Now then, are we to assume that the bamboo plant did all its growing during the fifth year only? Or were those earlier years of patient, silent devotion of singular importance as well?

Keeping on keeping on can be a challenge in any human activity – including breastfeeding promotion – especially when we meet with widespread skepticism and fail to observe any apparent change despite our best efforts. We can all use a little encouragement, a gentle reminder that change is often invisible, until one day…

James Akre prepared this post for The Alpha Parent. It is adapted from his book "The problem with breastfeeding. A personal reflection" (Hale Publishing, 2006). As founder, chairman and CEO of the International Breastfeeding Support Collective, James focuses on the sociocultural dimension of the universal biological norm for feeding infants and young children, and on pathways for returning breastfeeding to the realm of the ho-hum ordinary everywhere.
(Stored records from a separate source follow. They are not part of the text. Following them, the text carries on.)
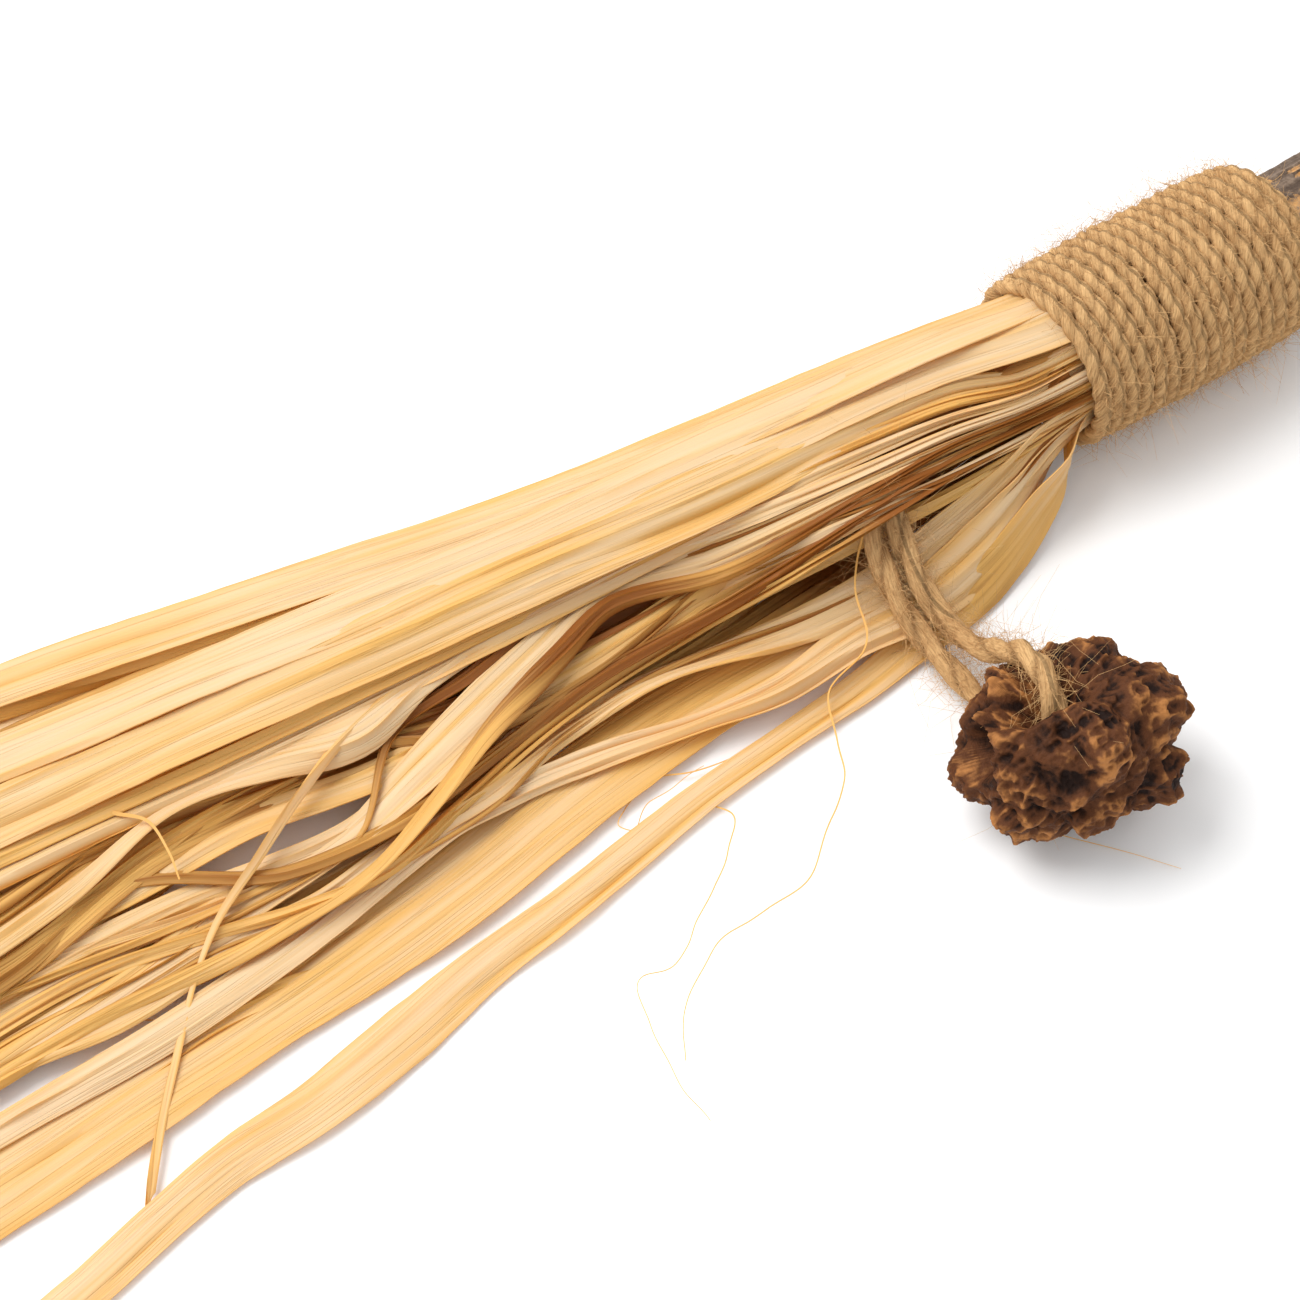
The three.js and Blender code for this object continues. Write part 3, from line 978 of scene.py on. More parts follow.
@dataclass(frozen=True)
class Strip:
    """One strip of raffia.

    Attributes:
        stops: Its route, from the neck to its end: x, y, z, width, tilt in degrees, and added tone, which
            holds the painted shade of hollows and the painted glow by the table.
        lie: How it lies.
        tone: Its colour, from pale at 0 to golden at 1.
        number: Picks its folds and its grain.
    """

    stops: Array
    lie: Lie
    tone: float
    number: int

    THICKNESS = 0.14
    STEP = 1.1
    LOWEST = 0.02
    SEED = 100
    PLEAT_RANGE = 0.8
    PLEAT_WIDTHS = (0.07, 0.16)
    GATHERED = 1.25
    EDGE_WAVES = ((0.10, 22.0, 2), (0.02, 2.3, 3))
    EDGE_SKEW = 0.05
    EDGE_SHADE = 0.3
    RIPPLE = 0.10
    TORN_LENGTH, TORN_DEPTH, TORN_FIBRES, TORN_TAPER = 7.0, 5.0, 7, 0.45

    def surface(self) -> Surface:
        """A thin closed shell over a ribbon.

        Across the ribbon u goes from -1 to 1. A point is the middle, plus u times half the width
        sideways, plus a height upwards: the arch times 1 - u^2, plus a sharp fold exp(-|u - c| / w)
        for each pleat, whose place c wanders along the strip, plus a fine ripple.

        Returns:
            The shell, in layout millimetres.
        """
        noise = Noise(self.SEED + self.number)
        random = np.random.default_rng(self.number)
        habit = self.lie.value
        steps = int(path_lengths(self.stops[:, :3])[-1] / self.STEP)
        path = even_path(self.stops, max(24, steps))
        middle, width, tilt = path[:, :3], path[:, 3:4], np.radians(path[:, 4])
        along = path_lengths(middle)
        loose = smoothstep(along, 8, 40)
        tilt = tilt + habit.sway * loose * noise.along(along / 21, 1) * 1.6
        run = unit(np.gradient(middle, axis=0))
        side = np.stack([np.zeros_like(tilt), np.cos(tilt), -np.sin(tilt)], axis=-1)
        side = unit(side - run * np.sum(side * run, axis=-1, keepdims=True))
        up = np.cross(side, run)
        columns = int(np.clip(4 + 2.6 * width.max(), 7, 19))
        across = np.linspace(-1, 1, columns)[None, :]
        waves = (size * noise.along(along / pitch, row)[:, None] for size, pitch, row in self.EDGE_WAVES)
        ragged = sum(waves, 1.0) + self.EDGE_SKEW * np.sign(across) * noise.along(along / 14, 4)[:, None]
        sideways = across * width / 2 * ragged
        height = habit.arch * width * (1 - across**2)
        # Painted shade: the tone is darkened towards the strip's edges and along each pleat's fold.
        painted_edge_and_fold_shade = np.broadcast_to(self.EDGE_SHADE * smoothstep(np.abs(across), 0.72, 1.0), height.shape)
        gathered = mix(self.GATHERED, 1.0, loose)[:, None]
        for fold, rise in self._pleats(along, across, noise, random):
            painted_edge_and_fold_shade = painted_edge_and_fold_shade + fold
            height = height + rise * gathered
        grid = np.broadcast_to(along[:, None], sideways.shape)
        ripple = noise.at(np.stack([grid / 24, sideways / 0.8, np.full_like(grid, 3.3)], axis=-1))
        height = height + self.RIPPLE * ripple * gathered
        # The end is torn: each fibre stops somewhere else.
        fibres = random.uniform(0, 1, self.TORN_FIBRES)
        torn = np.interp(np.linspace(0, 1, columns), np.linspace(0, 1, self.TORN_FIBRES), fibres)
        ending = smoothstep(along, along[-1] - self.TORN_LENGTH, along[-1])[:, None]
        sideways = sideways * (1 - self.TORN_TAPER * ending)
        surface = (
            middle[:, None, :]
            + side[:, None, :] * sideways[..., None]
            + up[:, None, :] * height[..., None]
            + run[:, None, :] * (ending**2 * self.TORN_DEPTH * (torn - 0.5)[None, :])[..., None]
        )
        half = self.THICKNESS / 2 * up[:, None, :]
        rings = np.concatenate([surface + half, (surface - half)[:, ::-1]], axis=1)
        rings[..., 2] = np.maximum(rings[..., 2], self.LOWEST)
        distance = np.concatenate([sideways, sideways[:, ::-1]], axis=1)
        far = np.broadcast_to(along[:, None], distance.shape)
        grain = np.stack([far, distance, np.full_like(distance, self.number)], axis=-1)
        # The tone adds the spots' painted light, and the painted shade of the edges and folds.
        tones = self.tone + path[:, 5:] + np.concatenate([painted_edge_and_fold_shade, painted_edge_and_fold_shade[:, ::-1]], axis=1)
        shell = Surface.rings(rings, grain, tones, capped=False)
        shell.caps = self._end_caps(len(path), columns)
        return shell

    def _pleats(
        self, along: Array, across: Array, noise: Noise, random: np.random.Generator
    ) -> Iterator[tuple[Array, Array]]:
        """The strip's pleats, one by one.

        Args:
            along: The distance along the strip, one value a row.
            across: The place across it from -1 to 1, one value a column.
            noise: Moves each pleat from side to side and makes it stronger and weaker.
            random: Picks each one's place, width and way.

        Yields:
            The painted shade that darkens the strip along a pleat's fold, and how far the pleat raises it,
            both by row and column.
        """
        habit = self.lie.value
        for pleat in range(habit.pleats):
            share = (pleat + random.uniform(0.2, 0.8)) / habit.pleats
            place = mix(-self.PLEAT_RANGE, self.PLEAT_RANGE, share)
            place = place + 0.3 * noise.along(along / 30, 10 + pleat)[:, None]
            strength = 0.35 + noise.along(along / 17, 20 + pleat)[:, None]
            fold = np.exp(-np.abs(across - place) / random.uniform(*self.PLEAT_WIDTHS))
            yield 0.5 * np.clip(strength, 0, 1) * fold, habit.depth * random.choice([-1, 1]) * strength * fold

    @staticmethod
    def _end_caps(rows: int, columns: int) -> list[list[int]]:
        """The faces between the top's and the bottom's ends."""
        column = np.arange(columns - 1)
        under = 2 * columns - 1 - column
        start = np.stack([column, under, under - 1, column + 1], axis=-1)
        end = start[:, ::-1] + (rows - 1) * 2 * columns
        return start.tolist() + end.tolist()


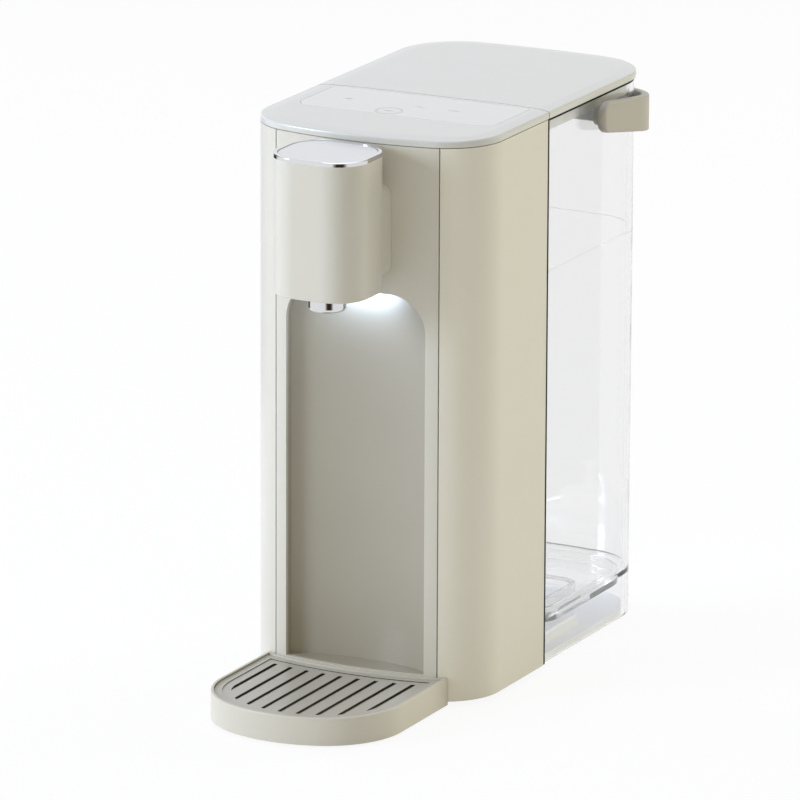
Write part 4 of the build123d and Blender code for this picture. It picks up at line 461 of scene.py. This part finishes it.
# Silicone: hoses and the nozzle's insert, milky and soft.
silicone = moulded_plastic("milky_silicone", "#DCDBD6", "#D5D4CF", roughness=0.45,
                           grain_mm=0.8, grain_depth_mm=0.001)
dress(silicone, "nozzle_insert", "dock_hose", "pump_hose", "heater_hose", "outlet_hose")

# Steel: heater tube, its bands, the motor's can, spring and screws, with a drawn grain along Z.
# The grain is a noise of 0.6 mm, stretched 33 times along Z, that turns tone and gloss.
steel, tree, shader = principled("drawn_stainless_steel")
shader.inputs["Metallic"].default_value = 1.0
place = add_node(tree, "TexCoord").outputs["Object"]
stretch = add_node(tree, "Mapping", {"Vector": place, "Scale": (1.0, 1.0, 0.03)})
lines = add_node(tree, "TexNoise", {"Vector": stretch.outputs[0], "Scale": 1 / 0.0006, "Detail": 2.0})
tone = add_node(tree, "Mix", {"Factor": lines.outputs["Fac"], "A": linear("#B9B7B2"),
                              "B": linear("#A3A19C")}, data_type="RGBA")
tree.links.new(tone.outputs["Result"], shader.inputs["Base Color"])
gloss = add_node(tree, "MapRange", {"Value": lines.outputs["Fac"], "To Min": 0.25, "To Max": 0.42})
tree.links.new(gloss.outputs["Result"], shader.inputs["Roughness"])
dress(steel, "heater_tube", "heater_bands", "pump_motor", "valve_spring", "machine_screws")

# Temperature sensor: a turned brass body, whose fine tool marks turn its gloss.
brass, tree, shader = principled("turned_brass")
shader.inputs["Metallic"].default_value = 1.0
place = add_node(tree, "TexCoord").outputs["Object"]
turning = add_node(tree, "TexNoise", {"Vector": place, "Scale": 1 / 0.0005})
gloss = add_node(tree, "MapRange", {"Value": turning.outputs["Fac"], "To Min": 0.25, "To Max": 0.4})
tree.links.new(gloss.outputs["Result"], shader.inputs["Roughness"])
shader.inputs["Base Color"].default_value = linear("#C9A860")
dress(brass, "temperature_sensor")

# Circuit boards: glass-epoxy laminate under green solder lacquer.
laminate = moulded_plastic("green_lacquered_laminate", "#2A6B45", "#225C3A", roughness=0.3,
                           grain_mm=0.7, grain_depth_mm=0.002, coat=0.3)
dress(laminate, "control_board", "power_board", "lamp_board")
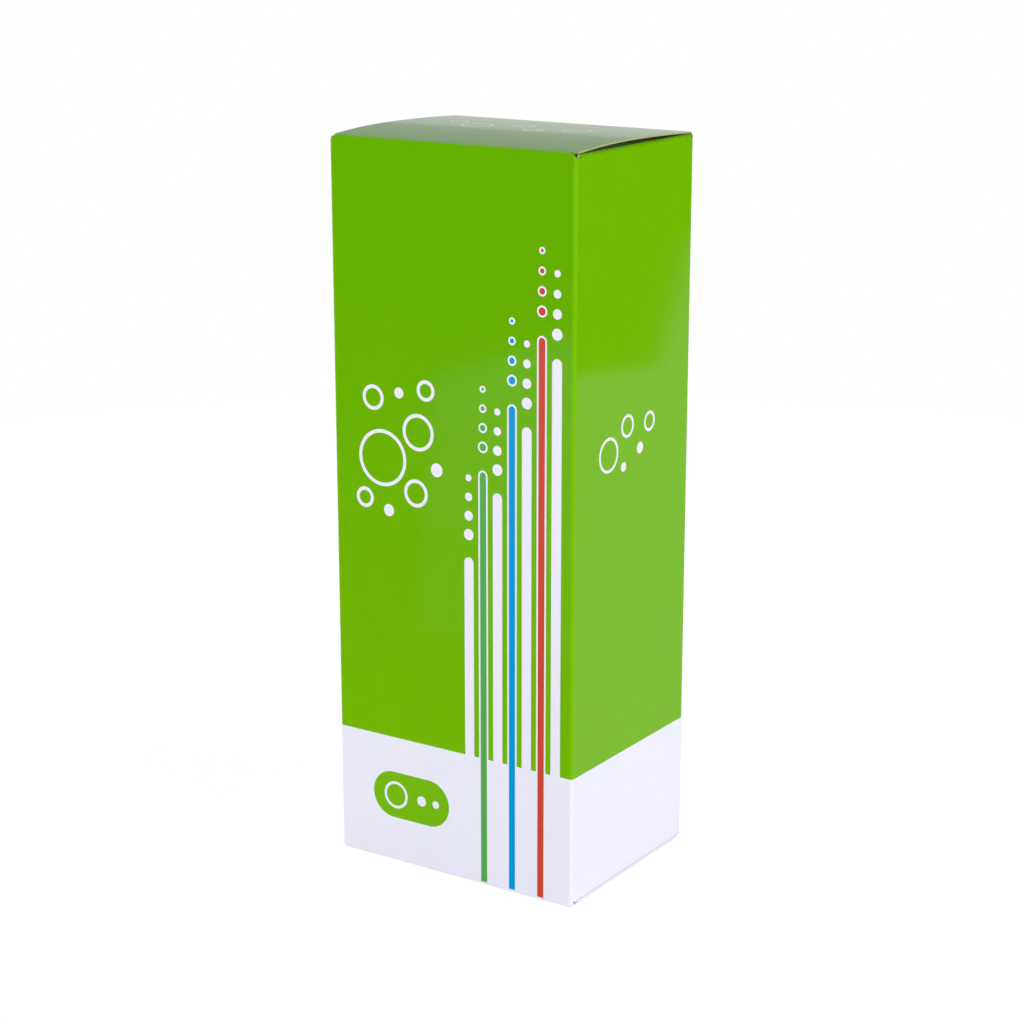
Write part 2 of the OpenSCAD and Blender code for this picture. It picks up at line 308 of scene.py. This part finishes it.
def printed_board():
    """The print: green over a white foot, with bands, bubbles and a badge on the front."""
    material, tree, shader = new_material("printed_board")
    place, x, y, z = place_in_mm(tree)
    front = within(tree, maths(tree, "ADD", y, back_y - fold_r))
    right = within(tree, maths(tree, "SUBTRACT", side_x - fold_r, x))
    above_foot = within(tree, maths(tree, "SUBTRACT", foot_h, z))
    ink = mixed(tree, above_foot, white_board, blotchy_and_lit_green(tree, place, x, z))

    # On the dust flaps, just under the lid, the green runs only a little past the crease
    bleed, flap_depth = 6, 2
    off_flap = maths(tree, "MAXIMUM", past(tree, x, side_x - bleed), past(tree, y, back_y - fold_r / 2))
    off_flap = maths(tree, "MAXIMUM", off_flap, maths(tree, "SUBTRACT", carton_h - flap_depth, z))
    ink = mixed(tree, within(tree, off_flap), ink, white_board)

    # Every other one of the white bands has a coloured core
    rim = 0.5
    number, columns, off_band = upright_bands(tree, x, z)
    columns = maths(tree, "MULTIPLY", columns, front)
    ink = mixed(tree, maths(tree, "MULTIPLY", within(tree, off_band), columns), ink, white_board)
    core = maths(tree, "MULTIPLY", within(tree, maths(tree, "ADD", off_band, rim)), columns)
    for i, colour in enumerate(stripe_inks):
        own_band = maths(tree, "COMPARE", number, 2 * i + 1, 0.5)
        ink = mixed(tree, maths(tree, "MULTIPLY", own_band, core), ink, colour)

    # White bubbles on the left of the front panel and on the right side panel
    front_rings = [(-22.5, 117, 7.4), (-10.6, 125.5, 4.6), (-11.5, 108.6, 3.4), (-25.4, 133.4, 3.0),
                   (-16.8, 135.6, 1.5), (-4.6, 116.0, 1.9), (-20.6, 102.6, 1.7),
                   (-28.6, 105.2, 2.4), (-8.0, 137.2, 2.4)]
    side_rings = [(-12.6, 122.5, 4.4), (-3.2, 128.6, 2.8), (3.4, 121.4, 1.6), (-5.0, 117.8, 1.3),
                  (8.2, 127.8, 2.4)]
    on_front = maths(tree, "MULTIPLY", bubbles(tree, x, z, front_rings, line=1.0), front)
    on_side = maths(tree, "MULTIPLY", bubbles(tree, y, z, side_rings, line=0.8), right)
    ink = mixed(tree, maths(tree, "MAXIMUM", on_front, on_side), ink, white_board)

    # A plain badge on the foot: a green bar with round ends, and a white ring and two dots on it
    badge_x, badge_z, badge_r, badge_half = -14.3, 20.0, 6.8, 6.1
    past_bar = past(tree, maths(tree, "SUBTRACT", x, badge_x), badge_half)
    off_badge = apart(tree, maths(tree, "MAXIMUM", past_bar, 0), maths(tree, "SUBTRACT", z, badge_z))
    badge = within(tree, maths(tree, "SUBTRACT", off_badge, badge_r))
    ink = mixed(tree, maths(tree, "MULTIPLY", badge, front), ink, badge_ink)
    badge_rings = [(badge_x - 5.2, badge_z, 3.6), (badge_x + 3.6, badge_z, 1.5),
                   (badge_x + 8.4, badge_z, 1.1)]
    on_badge = maths(tree, "MULTIPLY", bubbles(tree, x, z, badge_rings, line=0.8), front)
    ink = mixed(tree, on_badge, ink, white_board)

    # Lighter green in small patches along the creases: partly ink thinned where the creases stretch it,
    # partly a painted highlight for the light the rounded creases catch
    crease_edge, patch_size, most_thin_and_lit, least_thin_and_lit = 0.8, 0.7, 0.5, 0.1
    to_crease = maths(tree, "MINIMUM", past(tree, x, side_x - fold_r), past(tree, y, back_y - fold_r))
    crease = within(tree, maths(tree, "MULTIPLY", to_crease, -1), crease_edge)
    thin_and_lit = maths(tree, "MULTIPLY_ADD", speckle(tree, place, patch_size), most_thin_and_lit, least_thin_and_lit)
    thin_and_lit = maths(tree, "MULTIPLY", maths(tree, "MULTIPLY", thin_and_lit, crease), above_foot)
    ink = mixed(tree, thin_and_lit, ink, worn_and_lit_ink)
    varnished(tree, shader, ink, place, gloss=0.4)
    return material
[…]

He is a member of the editorial board of the International Breastfeeding Journal and of the Scientific Advisory Committee of La Leche League France, and past member of the board of directors of the International Board of Lactation Consultant Examiners (IBLCE).


Zornorph said...

With that first bit, all I could hear was the Cenobite Pinhead whispering 'Ahhh, the suffering. The sweet suffering!'
Nice to know I'm crash-landing my baby but I have to say that Mother Nature did not a damn thing for me. My baby is here because of the magic of science and in fact he's a bit FU to Mother Nature. I drove my sword through her black heart and stole the eggs she was so jealously guarding from me.